The chart shows activity based on order volume over time, but does not show the order prices and liquidity. Looking at the prices for the potential spoofing orders can help you determine whether the trader was placing those orders far off the market in an attempt to deceive traders. From the Cluster Scorecard, you can click Market Replay to show how the orders interacted with the market at the various price levels.

In this example, you can see when the trader begins submitting numerous Buy orders to create the illusion of buy-side pressure.

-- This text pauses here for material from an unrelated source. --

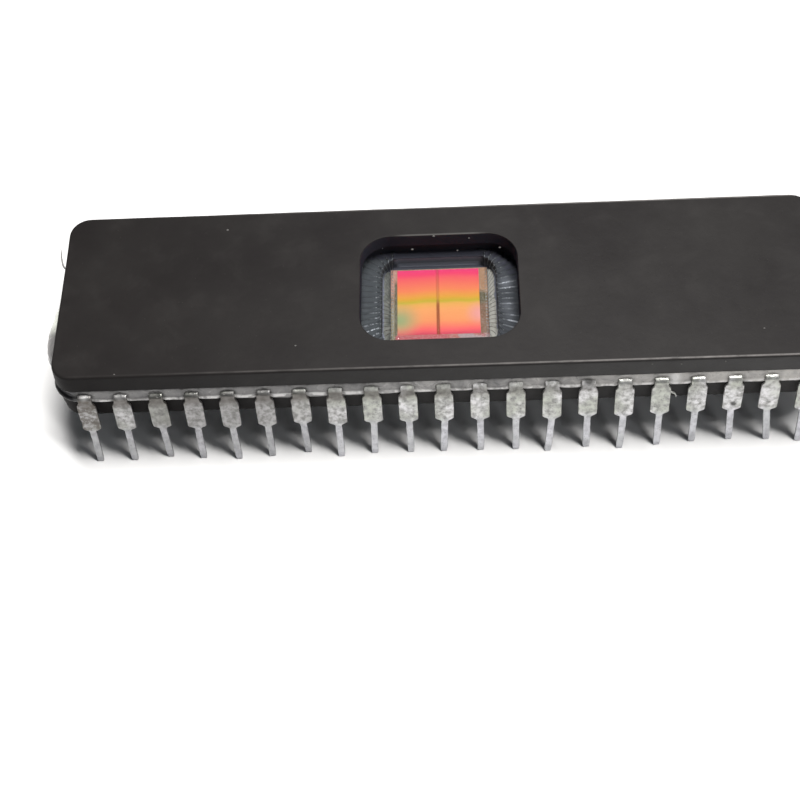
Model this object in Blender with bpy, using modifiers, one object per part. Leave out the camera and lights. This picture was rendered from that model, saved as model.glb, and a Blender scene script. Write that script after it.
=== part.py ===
# Windowed ceramic dual in-line package with 42 leads, in metres.
# The pin tips stand on z = 0, X runs along the body and the ceramic is centred on the origin.
# A pressed base and lid are sealed together by a layer of glass that holds the lead frame.
# Each lead runs from its pin, over the bend and through the glass, to a fingertip beside the die,
# and a wire joins the fingertip to the die under a clear lens in the lid.

import math

import bmesh
import bpy
from mathutils import Vector

OBJECT_NAME = "eprom_chip"

# Fits
FIT = 0.00002                   # gap between pieces that are fused, glued or seated
THROUGH = 0.0002                # how far a cutter runs past the face that it opens

# Lead rows
PINS_PER_ROW = 21
PITCH = 0.00254                 # pin to pin along a row
ROW_SPACING = 0.01524           # centre to centre of the rows at the bend
FRAME_SHIFT = 0.00015           # the lead frame sits this far to the right in the ceramic
SPLAY = math.radians(9.0)       # the rows lean out, as they come from the bending tool

# One lead, from its tip upwards
PIN_TAPER_HEIGHT = 0.0004
PIN_LENGTH = 0.0031             # tip to the foot of the shoulder, the taper included
SHOULDER_HEIGHT = 0.0003
PADDLE_HEIGHT = 0.0022
FLARE_HEIGHT = 0.0004
NECK_HEIGHT = 0.000165
BEND_RADIUS = 0.00025           # to the middle of the metal
BEND_STEPS = 4
LEAD_THICKNESS = 0.00025
PIN_TIP_WIDTH = 0.00044
PIN_WIDTH = 0.00053
PADDLE_WIDTH = 0.00134
NECK_WIDTH = 0.00098

# Pins knocked out of line: sideways and outward error of the tip, front row counted from the left
BENT_PINS = {
    3: (0.0001, -0.0002),
    5: (0.0001, 0.00015),
    7: (0.0001, -0.00025),
    8: (0.0, 0.0002),
    9: (-0.0001, 0.0),
    11: (-0.00015, 0.0),
    14: (-0.00025, 0.00025),
    16: (-0.00015, 0.0002),
    18: (0.0, -0.0002),
    19: (0.00015, -0.0003),
    20: (0.0003, -0.0002),
}

# The lead frame inside the seal
SEAL_WIDTH = 0.00095            # the lead narrows to its inner width this far in from the ceramic
INNER_WIDTH = 0.0005
ELBOW_WIDTH = 0.00024
FINGER_WIDTH = 0.0002
FINGER_PITCH = 0.00045          # along the rounded outline that the fingertips follow
FINGER_SETBACK = 0.00013        # fingertips stand back from the rim of the die's recess
FINGER_PROUD = 0.00008          # fingers stand above the glass between them
LONGEST_FINGER = 0.004          # the straight end of the middle finger
SHORTEST_FINGER = 0.0004        # the straight end of a corner finger
FAN_ANGLE = math.radians(60.0)  # how far the corner fingers turn away from X
FAN_POWER = 1.4                 # the turn gathers towards the corner

# Die, its fillet and the recess in the base
DIE_LENGTH = 0.00717
DIE_WIDTH = 0.0066
DIE_THICKNESS = 0.00045
ATTACH_THICKNESS = 0.00008      # under the die
FILLET_HEIGHT = 0.0002          # the fillet climbs this far up the die's sides
FILLET_WIDTH = 0.00042
FILLET_RUN_OUT = 0.00016        # the fillet's front right corner spreads further
RECESS_DEPTH = 0.00038
RECESS_END_MARGIN = 0.000615    # die to recess wall, along X
RECESS_SIDE_MARGIN = 0.00075    # die to recess wall, along Y
RECESS_RADIUS = 0.0015

# Bond wires
WIRE_RADIUS = 0.00002
WIRE_LOOP = 0.00024             # height of the loop over the fingertip
WIRE_FOOT = 0.00022             # from the fingertip's end to the bond
WIRE_RISE = (0.06, 0.4)         # share of the wire's run, and share of the loop's height there
WIRE_CREST = 0.3                # share of the run at which the loop is highest
WIRE_FALL = (0.62, 0.6)         # share of the run, and share of the drop that is still to come
WIRE_LANDING = 0.88             # share of the run from which the wire lies on its pad
PAD_INSET = 0.00016             # bond pads lie this far in from the die's edge
PAD_END_MARGIN = 0.0004         # from the last pad to the die's corner

# Ceramic body
GLASS_UNDER_LEADS = 0.0004
GLASS_OVER_LEADS = 0.0004
BASE_THICKNESS = 0.0021
LID_THICKNESS = 0.00157
BODY_END = 0.00205              # centre of the last lead to the end of the ceramic
LEAD_STANDS_OFF = 0.00027       # side of the ceramic to the middle of the lead
BODY_CORNER = 0.0016
BASE_DRAFT = 0.00015
LID_DRAFT = 0.0001
RIM_ROUND = 0.0002
NOTCH_RADIUS = 0.0013

# Window and the hollow under the lid
WINDOW_LENGTH = 0.0114
WINDOW_WIDTH = 0.0093
WINDOW_SHIFT = (0.00005, -0.00015)  # its middle, off the middle of the ceramic
WINDOW_CORNER = 0.0022
WINDOW_TAPER = 0.00006
LENS_EDGE = 0.00004
HOLLOW_HEIGHT = 0.0005
HOLLOW_MARGIN = 0.00045         # the hollow is wider than the window by this all round

# Glass squeezed out of the seam
GLASS_BULGE = 0.00018
GLASS_LIP = 0.0001              # how far it wets the ceramic above and below the seam
GLASS_ROUND = 0.00022
LUMP_PLACE = -0.0016            # middle of the lump on the left end, along Y
LUMP_HALF_LENGTH = 0.0029
LUMP_HALF_HEIGHT = 0.00062
LUMP_REACH = 0.00092

CORNER_STEPS = 4
WINDOW_STEPS = 8
RIM_STEPS = 2
MENISCUS_STEPS = 2
NOTCH_SIDES = 20
LUMP_RINGS = 6
LUMP_SEGMENTS = 10
SMOOTH_ANGLE = math.radians(35.0)

# Heights that follow from the lead
BEND_LOW = PIN_LENGTH + SHOULDER_HEIGHT + PADDLE_HEIGHT + FLARE_HEIGHT + NECK_HEIGHT
LEAD_PLANE = BEND_LOW + BEND_RADIUS * (1.0 - math.sin(SPLAY))
LEAD_LOW = LEAD_PLANE - LEAD_THICKNESS / 2
LEAD_HIGH = LEAD_PLANE + LEAD_THICKNESS / 2
BASE_HIGH = LEAD_LOW - GLASS_UNDER_LEADS
BASE_LOW = BASE_HIGH - BASE_THICKNESS
LID_LOW = LEAD_HIGH + GLASS_OVER_LEADS
LID_HIGH = LID_LOW + LID_THICKNESS
HOLLOW_HIGH = LID_LOW + HOLLOW_HEIGHT
RECESS_FLOOR = BASE_HIGH - RECESS_DEPTH
DIE_LOW = RECESS_FLOOR + FIT + ATTACH_THICKNESS
DIE_HIGH = DIE_LOW + DIE_THICKNESS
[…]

As you continue replaying the market activity, you can observe the state of the market and the trader's activity at every point in time.

  1. The price ladder shows the prices and liquidity in the market during the potential spoofing activity.
  2. The vertical line identifies the point of time during the market replay.
  3. Orders and fills that occurred around the specified time during the market replay.

Spoofing Indicators

The chart on the Cluster Scorecard may also show "imbalanced fill" and "market flip" indicators to help easily identify when the potential spoofing occurred.

The imbalanced fill indicator is a green diamond above a fill that indicates where the trader had an imbalance between the bid and offer and was filled on orders on the small side of the imbalance.

The market flip indicator shows where a trader quickly flipped from offering to bidding (or vice versa) at the same price. The triangle indicator is either red (flipped short) or blue (flipped long).